There was a small human moment there too. She mentioned that she felt cold, so I took off my cardigan and offered it to her. She hesitated a little, then put it on. A moment later she clarified that it had really only been cold on one side where she had been sitting before, and now she was fine. That exchange was minor, but useful. It softened the transition from structured event ritual into a more natural conversation.
Access Was Created, but Not Protected
At the same time, another limit appeared quickly: she did not speak English at all.
So once again, I was back inside the same language constraint that had shaped much of the evening. I did my best in Vietnamese, and we were able to talk a little, but the interaction was still narrower than it would have been otherwise. Then another man approached with his own gift and began talking with us as well. He seemed older than both of us, but he was polite and pleasant. Still, the effect was obvious. What had briefly become a private window for connection was pulled back into a shared social setting.
That is the pattern worth noticing.
The gift exchange successfully created access, but it did not fully protect the access it created.
In practical terms, I probably only got a few minutes of conversation with her before the room started dissolving and people began leaving. So while the design succeeded in engineering the introduction, it did not guarantee enough uninterrupted time for the introduction to turn into real momentum.
That said, I still count it as a positive outcome. Without that mechanic, I would not have had the interaction at all.
Matching and the Logic Problem
The final layer of the event was the formal matching process. Participants were reminded to fill out their cards with the people they wanted to connect with. I selected two women, though with one of them I was not even fully confident I remembered the name correctly. That, again, points to one of the basic weaknesses of speed dating: the event can create interaction, but memory remains messy under repetition.
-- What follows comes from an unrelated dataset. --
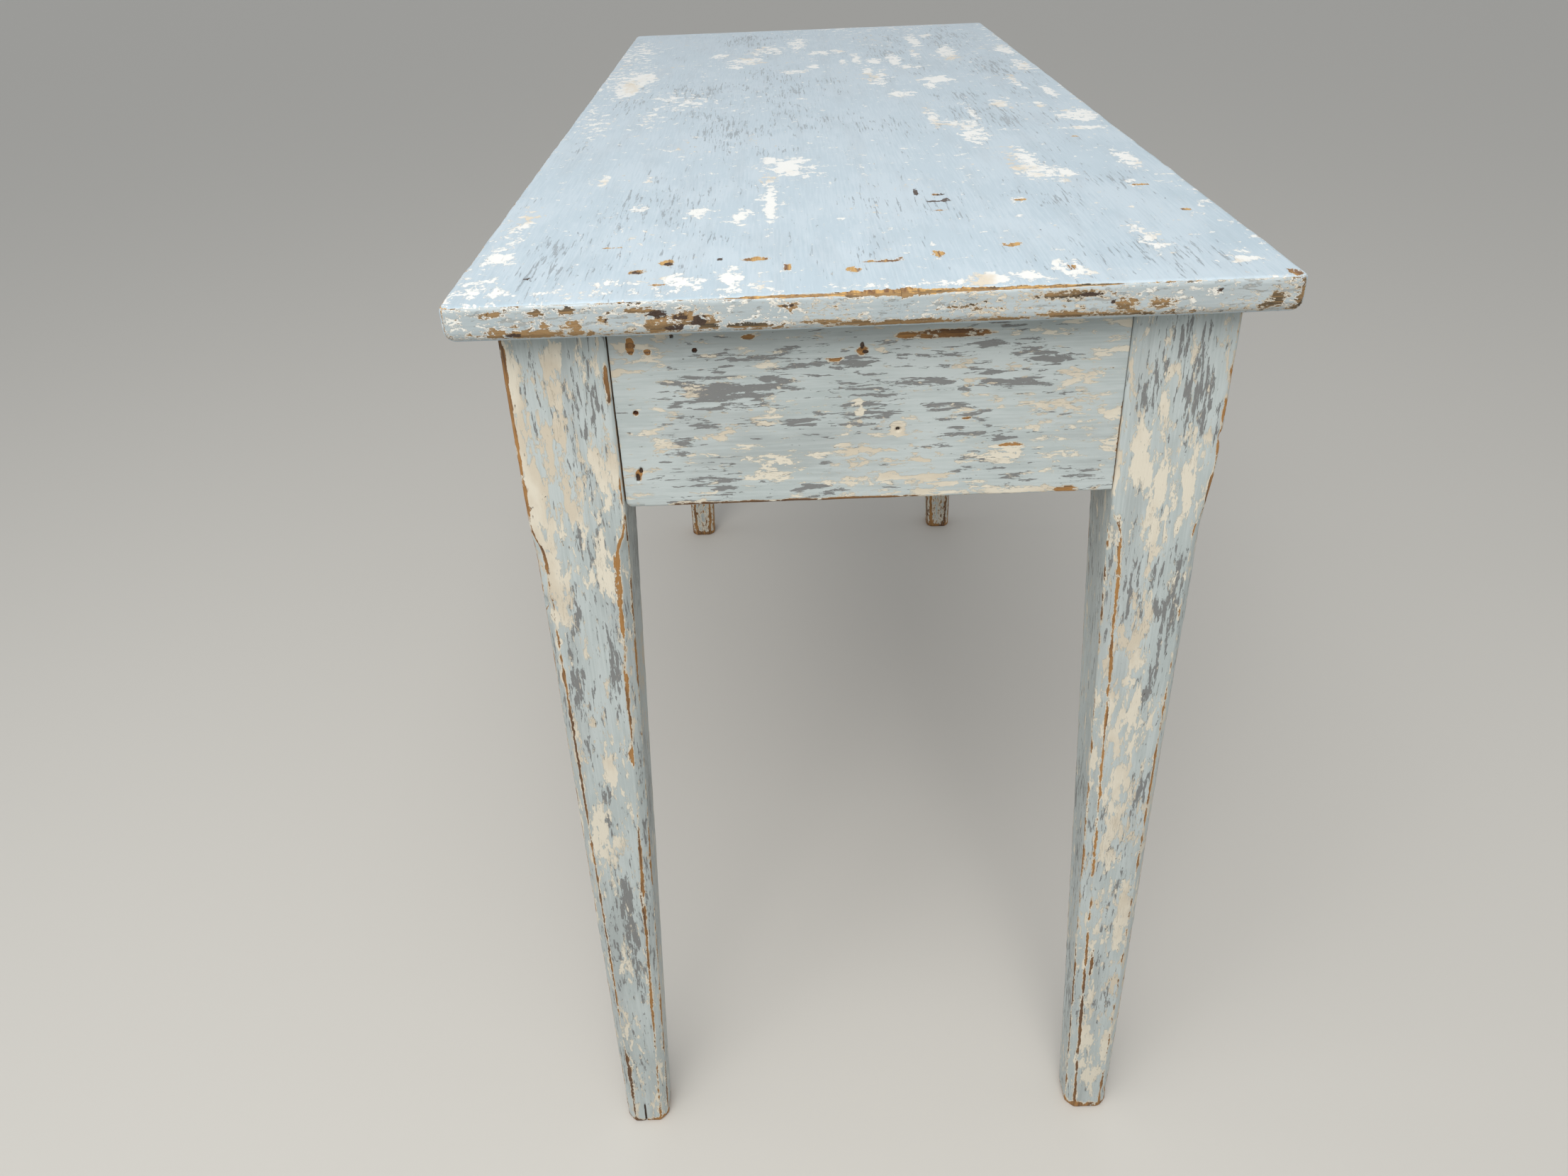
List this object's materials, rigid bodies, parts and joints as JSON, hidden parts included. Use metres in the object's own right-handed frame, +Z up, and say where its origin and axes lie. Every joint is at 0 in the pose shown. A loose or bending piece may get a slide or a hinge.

There was also a group photo taken before the gift exchange. I generally do not enjoy group photos, but the organizers explained the practical purpose: if you matched with someone and could not remember exactly who they were, the photo could help identify them later. That was actually sensible. It acknowledged a real problem built into the format.
Then came the most interesting contradiction of the night.
At the same time that the organizers were using a mutual-match structure, one of the men came around having people scan a QR code to join a Zalo group chat for all participants. On one level, I liked this. A shared group chat keeps momentum alive after the event and gives the evening some social continuation rather than forcing everything into a hard stop. It also made the later after-party announcement possible, which in theory gives people one more chance to interact outside the formal structure.
But the group chat also complicated the logic of matching.
If every participant is added to a common group and can potentially identify, add, or message someone directly, then the mutual-match system loses some of its functional importance. In a strict matching model, the point is clear: both parties express interest, and only then are contact details exchanged. That preserves mutuality and protects people from unwanted pursuit. But if a group chat already creates a semi-open network of access, then matching no longer serves as the sole gatekeeper. It becomes more like a formal overlay on top of a looser backchannel.
That is not necessarily bad. But it is strategically inconsistent.
The event seemed to be using two different philosophies at once. One philosophy was curated mutual selection: write down your choices, see who matches, and let the organizer mediate access. The other philosophy was open social continuation: here is the group chat, take initiative, follow up, and let people respond or ignore as they choose.
Both can work. But they are not the same model.
A Good Ending with Blurred Logic
If you keep both, the question becomes: what is the actual purpose of the formal match?
That is where the design felt unresolved to me. Personally, I do see the appeal of the group chat. It puts more initiative back into the hands of participants and allows interest to continue unfolding after the formal event ends. If someone is not interested, they can always decline to respond or not add someone back. In that sense, the group chat reflects a more realistic social environment: access exists, but reciprocity still decides outcome.
So I liked the group chat in principle. I just did not think it fit neatly alongside a mutual-match mechanic that supposedly controlled access already.
The event also floated an after-party in that group chat. Normally I do not go to after-parties attached to dating events, but this time I did end up as part of that group. Even so, from a design perspective, there is a limitation there too: after-party announcements only really work for people who are still physically present and available. If someone has already gone home, the option is mostly symbolic.
By the end of the evening, most people had left, and most of the organizers and staff had left as well. I think one of the co-founders remained around, but the event itself had clearly ended.
For me, the ending was mixed in a useful way. The gift exchange created a real conversation that otherwise would not have happened. The group chat extended the life of the event. The mutual matching system still gave the evening a sense of closure and selection. But taken together, those closing mechanisms did not fully align into one clean logic.
Even so, the event succeeded at the one thing it had to do: it created real interactions that would not have happened otherwise.
That is the baseline value.
Whether that value is worth the cost depends on what alternatives you already have.